[Begin Data excerpt]

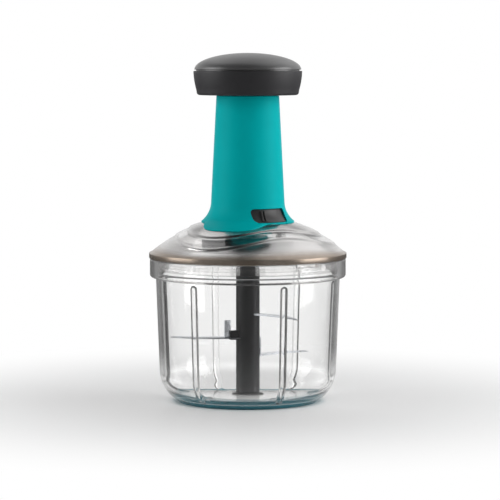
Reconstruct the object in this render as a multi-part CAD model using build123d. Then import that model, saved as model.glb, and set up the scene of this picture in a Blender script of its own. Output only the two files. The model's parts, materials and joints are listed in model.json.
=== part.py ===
from build123d import *
import math
import os

# Push-down food chopper, in millimetres.
# The origin is under the middle of the base ring, +Z is up and the front faces -Y.
# Bearings are degrees from the front (-Y), growing towards +X.

# Bowl
BOWL_FOOT_Z = 1.0
BOWL_FOOT_RADIUS = 45.2
BOWL_FLOOR = 2.8
BOWL_WALL = 2.9
BOWL_CORNER_TOP_Z = 20.0
BOWL_CORNER_TOP_RADIUS = 56.0
BOWL_FLARE = 2.2
BOWL_NECK_Z = 79.0
BOWL_INNER_CORNER = 13.0
COLLAR_STEP = 3.8
COLLAR_WALL = 3.2
COLLAR_HEIGHT = 11.7
COLLAR_CORNER = 3.0
RIB_COUNT = 6
RIB_FIRST_BEARING = 23.5
RIB_RADIUS = 2.0
RIB_HEAD_BELOW_NECK = 4.0

# Base ring under the bowl
BASE_RING_INSET = 0.8
BASE_RING_WIDTH = 10.4
BASE_RING_BED = 1.2
BASE_RING_CHAMFER = 0.5

# Clearances that several pieces share
RUNNING_FIT = 0.05
FREE_GAP = 0.3

# Pin in the bowl floor, and the blade column that turns on it
PIN_RADIUS = 2.5
PIN_SINK = 2.0
PIN_HEIGHT = 16.0
PIN_TIP = 0.8
COLUMN_RADIUS = 7.5
FOOT_FLANGE_RADIUS = 10.0
FOOT_FLANGE_HEIGHT = 2.0
FOOT_FLANGE_SLOPE = 1.0
BUSH_WALL = 1.8
BUSH_LENGTH = 12.0

# Blades
BLADE_THICKNESS = 1.0
BLADE_TIP_GAP = 1.1
BLADE_ROOT_WIDTH = 7.0
BLADE_SWEEP_ANGLE = 23.5
BLADE_EDGE_BULGE = 6.5
BLADE_BACK_BULGE = 2.5
BLADE_ROOT_DEPTH = 2.0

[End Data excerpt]

#### Exercise:
Return the opening line of the data and every line after it through the line containing "# Bearings are", please, exactly as written and with nothing added.

#### Full response:
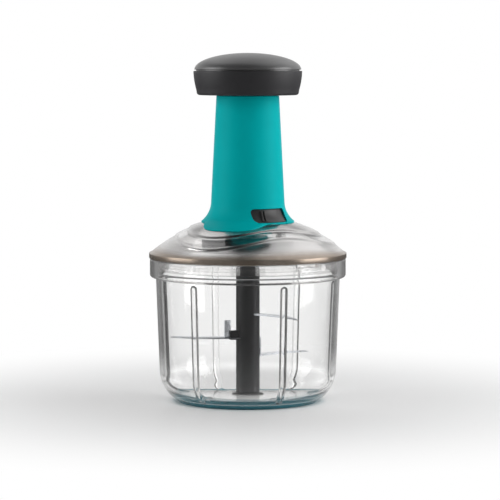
Reconstruct the object in this render as a multi-part CAD model using build123d. Then import that model, saved as model.glb, and set up the scene of this picture in a Blender script of its own. Output only the two files. The model's parts, materials and joints are listed in model.json.
=== part.py ===
from build123d import *
import math
import os

# Push-down food chopper, in millimetres.
# The origin is under the middle of the base ring, +Z is up and the front faces -Y.
# Bearings are degrees from the front (-Y), growing towards +X.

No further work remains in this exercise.